[Wadabo_updates] Afro-Cuban class tomorrow will be taught by Lizz Cannon

wadabo_updates at wadabo.com wadabo_updates at wadabo.com
Sat May 3 17:50:47 EDT 2008


CHANGE OF PLANS!
Afro-Cuban class tomorrow will be taught by Lizz Cannon.
Rosemarie Roberts is ill.

She will be teaching on Sunday the 11th of May instead from 12:00 to 1:30.
Please pass the word.

Rosamaria Roberts, Dancer, Choreographer and Educator, hails from New 
York with Puerto Rican and Cuban roots.  Since the age of 5, she has 
been moved by the spirit of dance.  Winner of the 1997 Ethnic Dance 
Award for her commitment to teaching and peforming African diasporic 
dance and its history to youth and adults in the U.S. and the Caribbean, 
Rosamaria is an interpreter of traditional and folkloric Cuban, Haitian, 
Puerto Rican, Congolese and Brazilian dance forms.  Her dance and 
teaching celebrates the historical, cultural and spiritual richness of 
Bantu, Congo, Dahomey and Yoruba peoples found throughout the Caribbean 
and African Diaspora.  Rosamaria has taught workshops to people of all 
ages and performed to diverse audiences at a variety of venues in the 
Caribbean and the United States including holistic centers such as 
Esalen Institute, Omega Institute and Kripalu Center; institutes of 
higher education, including Yale University, Mount Holyoke College, 
Howard University and Connecticut Colege; and in urban high schools as a 
resident teaching artist through Arts Connection and Working 
Playground.  She has danced with Richard Gonazalez and Ochumare and 
performed as a guest artist with M'Bewe Escobar, Cinque Folkloric Dance 
Theater and Maimouna Keita Co.

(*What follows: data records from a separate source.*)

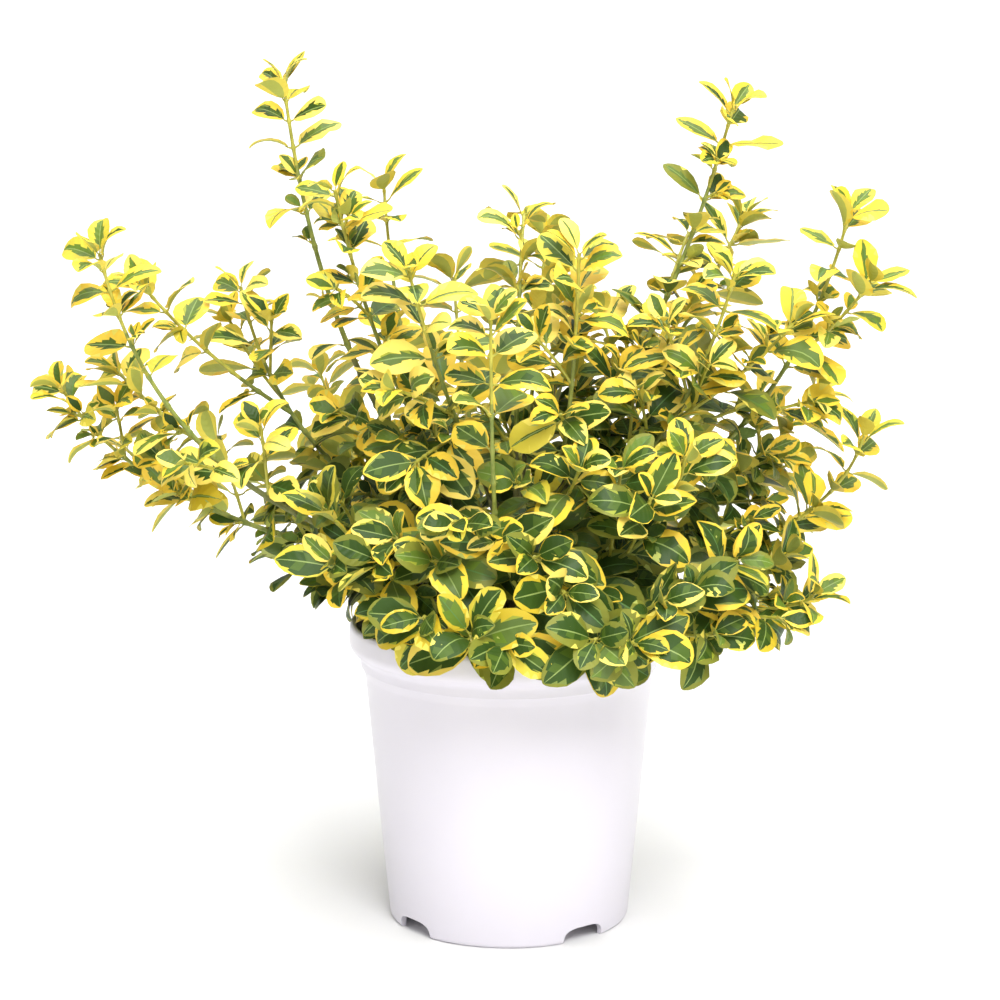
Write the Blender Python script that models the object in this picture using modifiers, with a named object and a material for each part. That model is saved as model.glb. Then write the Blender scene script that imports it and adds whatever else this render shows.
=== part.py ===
"""Wintercreeper euonymus in a round nursery pot, as separate solids.

Metres, +Z up, seen from the front along +Y. The origin is the centre of the pot's flat underside.
A short woody stem stands in the potting mix. Boughs leave it in the order of their slope, and each
bough ends where its leafy mass begins. Every shoot follows one curve, from its seat on the stem to
its tip, and its leaves stand in pairs at nodes that are counted back from the tip.
"""

import math
from collections import namedtuple

import bmesh
import bpy
import numpy as np
from mathutils import Matrix

# Pot
POT_HEIGHT = 0.157
LIP_RADIUS = 0.0826
LIP_EDGE_INSET = 0.0021
LIP_EDGE_RADII = (0.0018, 0.0035)
LIP_BULGE_HEIGHT = 0.148
LIP_BULGE_RADII = (0.0050, 0.0065)
LIP_INNER_INSET = 0.0034
LIP_INNER_DROP = 0.0008
SKIRT_RADIUS = 0.0766
SKIRT_FLARE = 0.0002
SKIRT_TOP = 0.1385
SKIRT_BOTTOM = 0.1342
BODY_TOP_RADIUS = 0.0742
BODY_TOP = 0.1290
FOOT_RADIUS = 0.0624
FOOT_CORNER = 0.0025
FOOT_RING_WIDTH = 0.0008
WALL = 0.0012
FLOOR_THICKNESS = 0.0014
GROOVE_HEIGHT = 0.0085
GROOVE_INNER_RADIUS = 0.0455
GROOVE_SLOPE = 0.0020
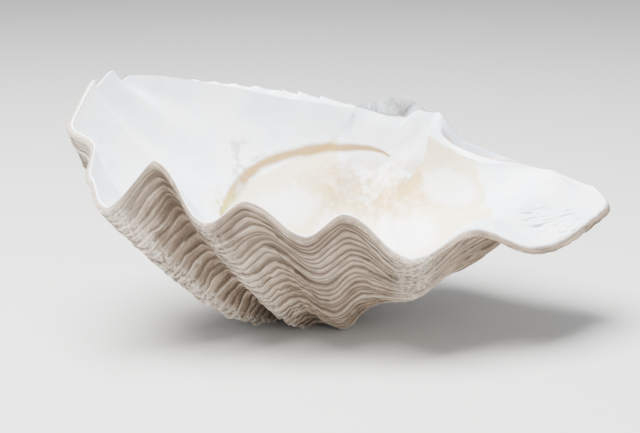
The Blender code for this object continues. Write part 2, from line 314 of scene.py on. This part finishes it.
def thickness(direction, age):
    share = (direction - HIND) / (FRONT - HIND)
    margin = THICK_MARGIN + THICK_HIND_LIP * (1 - ease(0.25, 0.45, share))
    body = margin + (THICK_BELLY - margin) * (1 - ease(0.55, 1.0, age))
    body = body + (THICK_HINGE - THICK_BELLY) * (1 - ease(0.2, 0.5, age))
    flange = margin + (THICK_FLANGE - margin) * (1 - ease(0.9, 1.0, age))
    hind = (1 - ease(0.1, 0.3, share)) * ease(0.6, 0.85, age)
    front = ease(0.75, 1.0, share)
    body = body + (flange - body) * hind
    body = body * (1 - EDGE_TAPER * (1 - ease(0, 0.05, share)) * ease(0.5, 0.75, age))
    return body + (THICK_FRONT - body) * front * (1 - ease(0.7, 1.0, age))


inner_ages = CAVITY_FROM + (1 - CAVITY_FROM) * np.linspace(0, 1, INNER_ROWS) ** 0.9
inner_fans, inner_age = np.meshgrid(directions, inner_ages)
inner_ribs = waves(FOLDS, inner_fans)
fold = inner_ribs * ease(0.45, 1.0, inner_age) ** 1.3
inner_fans = along_rib(inner_fans, inner_age)
base = bowl(inner_fans, inner_age)
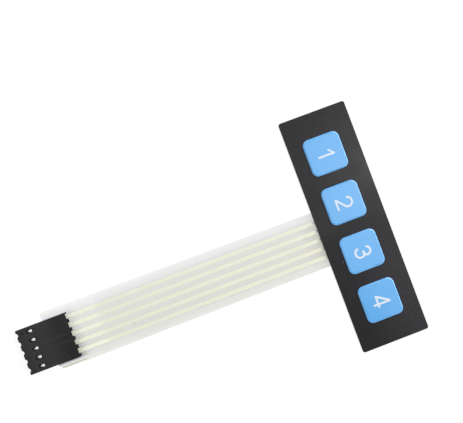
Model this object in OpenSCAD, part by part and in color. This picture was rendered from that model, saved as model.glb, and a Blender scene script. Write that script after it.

She has also choreographed works for 
Retumba, and was an ensemble member for over ten years. Rosamaria 
directed Echoes of Brown (2004), a multi-genre performance project 
marking the 50th anniversary of the landmark U.S. Supreme Court ruling 
in Brown v. Board of Educationn, directed and choreographed Sweet 
Freedom for El Puente Academy of Peace and Justice, and choreographed 
for Common Green/Common Ground, a collaborative performance created by 
community gardeners, Bronx River advocates, and NYU Drama and dramatic 
writing students. In 2006, Rosamaria co-directed Cultural Traditions 
Dance Program at the Jacob’s Pillow School which focused on  
Afro-Dominican, Afro-Cuban, and Afro-Puerto Rican foikloric dance.  She 
holds a Ph.D. candidate in Social Psychology and is a Visiting Assistant 
Professor of Education at Connecticut College.